The story of Best Buy Co. founder Richard Schulze trying to regain control of the company has ended, and for management it’s a good ending.
It means the end of negotiations and due diligence meetings and conference calls with investment bankers. The way is now cleared to turn around the business.
For Schulze, who as it turned out did not come that close to presenting a good option, it means he can either join the board of directors and help or he can sit it out. That’s up to him. Either way, Best Buy is moving forward.
Schulze let a deadline pass on Thursday without making a proposal to acquire the company in a going-private transaction, and it’s now clear that it has been a while since that was even his primary objective. His energy over the recent past has reportedly gone into bringing up to three prominent private equity firms into Best Buy as financial partners.
When Best Buy CEO Hubert Joly called the still officially unnamed firms “impressive” on Friday’s conference call with Best Buy investors, he is not exaggerating. The firms are reportedly Cerberus Capital Management, TPG Capital and Leonard Green & Partners. These are top-shelf firms, with deep and capable leadership teams and lots of capital. The proposals were said to be for cash investments of between $400 million and $700 million, and a board seat for each firm that invested.
The case Schulze made for financial partners in an amended filing Friday with the Securities and Exchange Commission seemed to be more about getting their representatives into Best Buy’s boardroom than their capital, as “Mr. Schulze believed that the private equity firms would add significant expertise, talent and experience to the company’s board of directors, which would assist the company in returning to its position of market leadership.”
The Best Buy directors rejected those proposals from the private equity firms. They did so because it is difficult to imagine a single good reason for accepting them.
Remember, this was all Schulze’s idea. Best Buy may have many challenges remaining before it, but raising capital isn’t one of them.
The company just said it expects adjusted free cash flow of $965 million for the year, far more than its guidance from early January. The better-than-expected cash flow results came in the usual ways, such as selling more inventory, and in ways not so usual, such as digging deep into the operations to find slow-moving inventory that was eligible to be shipped back to vendors.
However the cash got into the checking account, it’s more than enough at the end of the year to make the new money from Schulze’s new private equity friends pretty easy to turn down, even if the terms had been attractive.
As to how unattractive the proposals were, Joly’s simple explanation for shareholders on Friday morning was that the cost of the proposed new money was “excessive.” Even without seeing the term sheets, you can make a reasonable guess what made them excessively costly.
The private equity firms may have proposed to take preferential securities that put them before the common shareholders, like a form of newly issued preferred stock. That’s unattractive. They likely proposed to buy at a discount to the market price of the common stock. That’s also unattractive. And it’s been confirmed by Schulze in his filing that they were proposing representation on the board. That’s also, no matter what Schulze believes, unattractive.
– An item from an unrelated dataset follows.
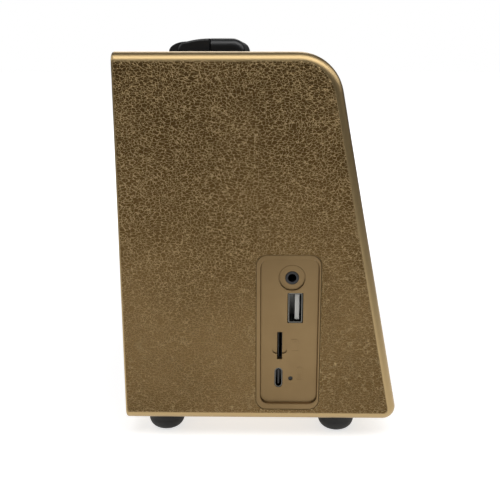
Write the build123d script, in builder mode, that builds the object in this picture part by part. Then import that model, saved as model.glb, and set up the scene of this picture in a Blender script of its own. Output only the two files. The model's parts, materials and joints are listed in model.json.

In conversations with Minneapolis private equity managers in recent weeks, not one said they knew personally any senior manager with any of the three firms that were reported to be working with Schulze. But they sure knew about them. They knew they would be challenging when working out terms of an investment and challenging once in a boardroom. That’s particularly the case here, because in a turnaround situation like Best Buy’s it’s safe to expect some rocky quarters ahead even if progress is being made longer term.
That made Schulze’s private equity plan just expensive money Best Buy really doesn’t need that comes with the promise of “help” that the company did not invite to the table.
The company has agreed to accept help from Schulze himself, and joining the board remains the only choice Schulze has left. As of Friday, according to his filing, he “has not made any determination as to whether or not he will exercise his right to appoint his own two nominees” to Best Buy’s board.
What’s most interesting here is his hesitation, although his midday Friday filing came just hours after wrapping up a project that’s likely been all-consuming since the start of last summer and did not turn out as he hoped.
One conclusion is that he stays off the board to work on other options for the roughly 19.6 percent of the stock he owns or to instigate another transaction at a later date, although he acknowledged Friday that the company deserves a chance to implement its own plan.
He may also be thinking through whether he knows how to contribute as one of the directors, but not the leader. He knows he can be skipper but he may not know how to help on the crew, or think it best for the company that he tries.
After all, as his Friday filing pointed out, “no one is more interested in the success of the company than Mr. Schulze.”